Das Verbindende der Kulturen

SEKTION:

Kunst und Neue Medien

Christiane Heibach (Erfurt, Deutschland)
Sprachkunst als Gegenstand einer interkulturellen Literaturwissenschaft

Der Literaturbegriff hat sich zweifellos in Koevolution mit insbesondere einem Medium und einem Code formiert: dem gedruckten Buch und der Standardsprache. Demgemäß hat sich auch die Literaturwissenschaft in ihrer Theorienbildung an diesem Medium und diesem Code, der durch das Medium in spezifischer Weise strukturiert wird, orientiert. Obwohl die ästhetische Sprache, also die transmediale Sprachkunst, eigentlich ihr genuiner Gegenstand ist, hat die kulturelle Prämierung des Buches dazu geführt, dass nur solche Phänomene Gegenstand der Literaturwissenschaft werden konnten, die in schriftlich fixierter Form vorliegen. Zwar werden auch Phänomene, die mit und für andere Medien geschaffen wurden - wie z.B. das Hörspiel - berücksichtigt, aber Theater z.B. steht im Zentrum einer eigenen Wissenschaft, der Theaterwissenschaft, Aktionen, Performances etc. sowie die interaktive Medienkunst, die teilweise viel mit Sprache arbeiten, werden in die Zuständigkeit der Kunstwissenschaften verwiesen.

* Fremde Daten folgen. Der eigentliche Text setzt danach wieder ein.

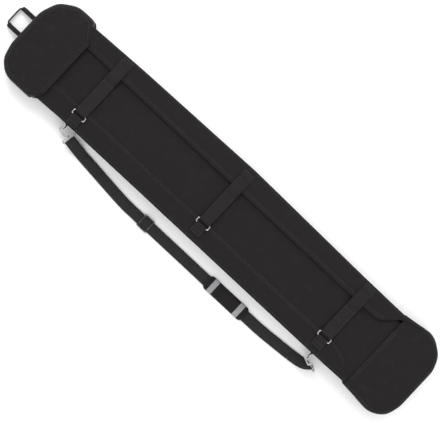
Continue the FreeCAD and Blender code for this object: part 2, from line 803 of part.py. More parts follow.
# ---------------------------------------------------------------- snap hooks
hook_thickness = cell("hook_thickness")
pin_radius = cell("pin_radius")
pin_x = Size(26.0)
pin_side = Size(7.8)
pins = []
swivels = []
for side, eye_roll in (("left", 0), ("right", 90)):
    at = (cell(side + "_hook_x"), cell(side + "_hook_y"), swing_z, cell(side + "_hook_turn"))
    eye_radius = cell("eye_wire") / 2.0
    bar_step = cell("eye_depth") / 2.0 - eye_radius
    eye = wire_ring(side + "_eye", cell("eye_length"), cell("eye_depth"), eye_radius,
                    cell("ring_corner") - 1.0)
    place(eye, bar_step, 0.0, 0.0, 90)
    boss = rod(side + "_eye_boss", 4.6, 6.0, bar_step * 2.0 - 1.0, 0.0, 0.0, (0, 1, 0), 90)
    swivel_hole = rod(side + "_eye_hole", 1.9, 12.0, bar_step * 2.0 - 4.0, 0.0, 0.0, (0, 1, 0), 90)
    swivel = cut("hook_eye_" + side, fused(side + "_eye_joined", [eye, boss]), swivel_hole)
    keep(place(swivel, *at, roll=eye_roll), "hook_eye_" + side)

    body, last = padded(side + "_hook_body", [
        (16.2, -4.0),
        (20.0, -10.0, 3.0),
        (52.0, -10.0, 9.0),
        (52.0, 10.2, 8.0),
        (20.0, 10.2, 3.0),
        (16.2, 4.0),
    ], hook_thickness, middle=True)
    last = pocketed(body, last, [
        (24.0, -5.8, 4.0), (47.4, -5.8, 5.0), (47.4, 5.4, 4.0), (24.0, 5.4, 2.0),
    ], hook_thickness + 2.0, middle=True)
    last = pocketed(body, last, [(29.5, 5.0), (43.6, 5.0), (43.6, 11.0), (29.5, 11.0)],
                    hook_thickness + 2.0, middle=True)
    last = pocketed(body, last, [(22.6, 3.6), (30.0, 3.6), (30.0, 11.0), (22.6, 11.0)],
                    2.6, middle=True)
    place(body, *at)
    drill = rod(side + "_pin_drill", pin_radius, 8.0, pin_x, pin_side, -4.0)
    shank = rod(side + "_shank_drill", 1.7, 6.0, 15.0, 0.0, 0.0, (0, 1, 0), 90)
    drills = place(fused(side + "_drills", [drill, shank]), *at)
    keep(cut("snap_hook_" + side, body, drills), "snap_hook_" + side)

    reach = cell("gate_reach")
    gate, last = padded(side + "_gate_body", [
        (pin_x - 2.0, pin_side - 2.0, 1.9),
        (pin_x + reach, pin_side - 2.0),
        (pin_x + reach, pin_side + 1.7),
        (pin_x - 2.0, pin_side + 2.0, 1.9),
    ], 2.0, middle=True)
    place(gate, *at)
    gate_drill = rod(side + "_gate_drill", pin_radius + 0.1, 8.0, pin_x, pin_side, -4.0)
    keep(cut("hook_gate_" + side, gate, place(grouped(side + "_gate_hole", [gate_drill]), *at)),
         "hook_gate_" + side)
    pin = rod(side + "_gate_pin", pin_radius, hook_thickness + 1.0, pin_x, pin_side,
              -hook_thickness / 2.0 - 0.5)
    pins.append(place(grouped(side + "_pin_set", [pin]), *at))
    rivet = rod(side + "_rivet", 1.65, 9.0, 9.8, 0.0, 0.0, (0, 1, 0), 90)
    swivels.append(place(grouped(side + "_rivet_set", [rivet]), *at))
keep(grouped("gate_pins", pins), "gate_pins")
keep(grouped("swivel_rivets", swivels), "swivel_rivets")

# ---------------------------------------------------------------- slider
slider_x = cell("slider_x")
slider_length = cell("slider_length")
slider_half = cell("slider_width") / 2.0
rail = slider_half - half_width - 1.0
bars = []
for end in (-0.5, 0.5):
    bars.append(block("slider_bar", 4.5, slider_half * 2.0, 2.6, slider_x + slider_length * end - 2.25,
                      line - slider_half, strap_top + clear))
bars.append(block("slider_centre", 6.0, slider_half * 2.0, 1.6, slider_x - 3.0, line - slider_half, 0.6))
for end in (-1.0, 1.0):
    bars.append(block("slider_rail", slider_length + 4.5, rail, strap_top + clear + 2.6 - 0.6,
                      slider_x - slider_length / 2.0 - 2.25,
                      line + (slider_half - rail / 2.0) * end - rail / 2.0, 0.6))
keep(fused("slider", bars), "slider")

# ---------------------------------------------------------------- shoulder pad
pad_start = cell("pad_start")
pad_end = cell("pad_end")
pad_half = cell("pad_width") / 2.0
chamfer = Size(6.0)


def pad_plan(inset):
    return [
        (pad_start, line - pad_half + chamfer),
        (pad_start + chamfer * 1.5, line - pad_half + inset),
        (pad_end - chamfer * 1.5, line - pad_half + inset),
        (pad_end, line - pad_half + chamfer),
        (pad_end, line + pad_half - chamfer),
        (pad_end - chamfer * 1.5, line + pad_half - inset),
        (pad_start + chamfer * 1.5, line + pad_half - inset),
        (pad_start, line + pad_half - chamfer),
    ]


pad_split = cell("shoulder_level") - clear
slab("pad_base", pad_plan(0.0), clear, pad_split - clear)
body, last = padded("pad_cover", pad_plan(0.0), Size(11.0) - pad_split)
slot = half_width + 2.5
pocketed(body, last, [
    (pad_start - 1.0, line - slot), (pad_end + 1.0, line - slot),
    (pad_end + 1.0, line + slot), (pad_start - 1.0, line + slot),
], strap_top + clear - pad_split)
keep(place(body, z=pad_split), "pad_cover")
keepers = []
for start in (pad_start + 20.0, pad_end - 38.0):
    keepers.append(block("keeper", cell("keeper_width"), pad_half * 2.0 - 0.5, 1.2, start,
                         line - pad_half + 0.25, 11.0))
keep(grouped("pad_keepers", keepers), "pad_keepers")

# ---------------------------------------------------------------- grab loop
reach = cell("loop_reach")
loop_half = cell("loop_width") / 2.0
loop_webbing = cell("loop_webbing")
root_x = -(half + 3.0)              # the loop turns about its sewn root
loop_parts = []
for end in (-1.0, 1.0):
    leg = block("loop_leg", reach, loop_webbing, 2.6)
    middle = cell("loop_middle") + (loop_half - loop_webbing / 2.0) * end
    place(leg, root_x - reach * 0.966, middle - loop_webbing / 2.0, cell("loop_root") - reach * 0.259,
          -15.0, (0, 1, 0))
    loop_parts.append(leg)
loop_parts.append(block("loop_grip", 4.0, loop_half * 2.0, 15.0, root_x - reach * 0.966 - 2.5,
                        cell("loop_middle") - loop_half, 1.0))
keep(fused("grab_loop", loop_parts), "grab_loop")
keep(block("loop_anchor", 1.4, loop_half * 2.0, 16.0, -(half + 1.4), cell("loop_middle") - loop_half,
           cell("loop_root") - 14.0), "loop_anchor")

# ---------------------------------------------------------------- check and export
doc.recompute()
for thing in doc.Objects:
    if "Invalid" in thing.State or "Error" in thing.State:
        raise RuntimeError("failed: " + thing.Name)
for part in subparts:
    if part.Shape.isNull() or not part.Shape.isValid() or not part.Shape.Solids:
        raise RuntimeError("no valid solid: " + part.Label)
os.makedirs("parts", exist_ok=True)
for part in subparts:
    part.Shape.exportStep("parts/%s.step" % part.Label)
    print(part.Label, len(part.Shape.Solids), round(part.Shape.Volume))
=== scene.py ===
"""Long soft carrying case: padded panels, hoods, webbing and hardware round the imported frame.

Every piece stands where the frame's parts stand, in metres.  +X runs from the handle end to
the tail, +Y is the side of the long flap, and the case lies on its back on the floor.
"""

import math

import bmesh
import bpy
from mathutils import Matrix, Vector, noise
from mathutils.geometry import convex_hull_2d


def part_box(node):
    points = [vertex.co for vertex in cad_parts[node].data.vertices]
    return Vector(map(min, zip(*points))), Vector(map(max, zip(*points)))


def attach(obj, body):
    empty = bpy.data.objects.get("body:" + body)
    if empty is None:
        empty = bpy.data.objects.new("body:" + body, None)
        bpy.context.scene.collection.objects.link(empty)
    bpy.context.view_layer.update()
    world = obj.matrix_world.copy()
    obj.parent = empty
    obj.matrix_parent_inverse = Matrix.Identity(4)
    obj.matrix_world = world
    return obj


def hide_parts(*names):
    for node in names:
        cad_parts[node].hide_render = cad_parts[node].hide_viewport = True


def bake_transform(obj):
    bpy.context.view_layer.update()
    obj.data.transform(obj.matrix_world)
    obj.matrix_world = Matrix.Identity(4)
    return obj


bl_info = {
    "name": "Soft Drawing Case",
    "version": (1, 0, 0),
    "blender": (4, 5, 0),
    "location": "View3D > Sidebar > Drawing Case",
    "description": "Builds the panels, hoods, webbing and hardware finish of a soft drawing case",
    "category": "Object",
}

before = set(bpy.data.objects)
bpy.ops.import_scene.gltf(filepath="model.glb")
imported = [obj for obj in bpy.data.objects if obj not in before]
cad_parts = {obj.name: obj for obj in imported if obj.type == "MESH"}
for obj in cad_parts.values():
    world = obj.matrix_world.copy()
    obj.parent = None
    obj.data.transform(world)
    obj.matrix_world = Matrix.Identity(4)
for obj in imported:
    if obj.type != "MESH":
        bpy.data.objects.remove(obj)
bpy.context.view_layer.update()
MM = 0.001
STRAPS = (1, 2, 3)
HANDS = ("left", "right")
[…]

Bis heute sieht die Literaturwissenschaft das geschriebene Wort als ihren Hauptgegenstand an. Diese Konzentration auf ein Leitmedium hatte jedoch einen hohen Preis: Sie führte dazu, dass sprachkünstlerische Phänomene in anderen Medien und nicht-literaten Kulturen von den Literaturtheorien entweder ignoriert oder marginalisert wurden und teilweise heute auch noch werden. Der nach wie vor dominante Literaturbegriff ist der monomediale, interaktionsarme der Buchkultur, der zudem auf die individuelle Zuschreibbarkeit und die materielle Abgeschlossenheit eines vermarktbaren Werks angewiesen ist. Die Gebundenheit des Literaturbegriffs und der Literaturwissenschaft an das Buch rückt in einer Zeit besonders in das Bewusstsein der Wissenschaftler, in der die neuen Medien für die Literatur und die Sprachkunst entdeckt werden. Das am Medium des gedruckten Textes entwickelte Analyseinstrumentarium erweist sich für derartige Phänomene aus verschiedenen Gründen für nur eingeschränkt, wenn überhaupt, tauglich.

Durch die Konzentration auf den gedruckten Text reduziert die Literaturwissenschaft ihren Gegenstandsbereich gewaltig: Weder kann Sprachkunst, die sich anderer Medien bedient, noch können Kulturen und Epochen, die nicht über Druck- und Schriftmedien verfügen, aber dennoch Sprachkunst schaffen, von ihr angemessen berücksichtigt werden.

Die Bedingungen einer Re-Formationen die Literaturwissenschaft, die zu einer interkulturellen, "transmedialen Sprachkunstwissenschaft" werden könnte, sollen in dem Beitrag kurz skizziert und am Beispiel von Sprachkunst in den neuen Medien illustriert werden.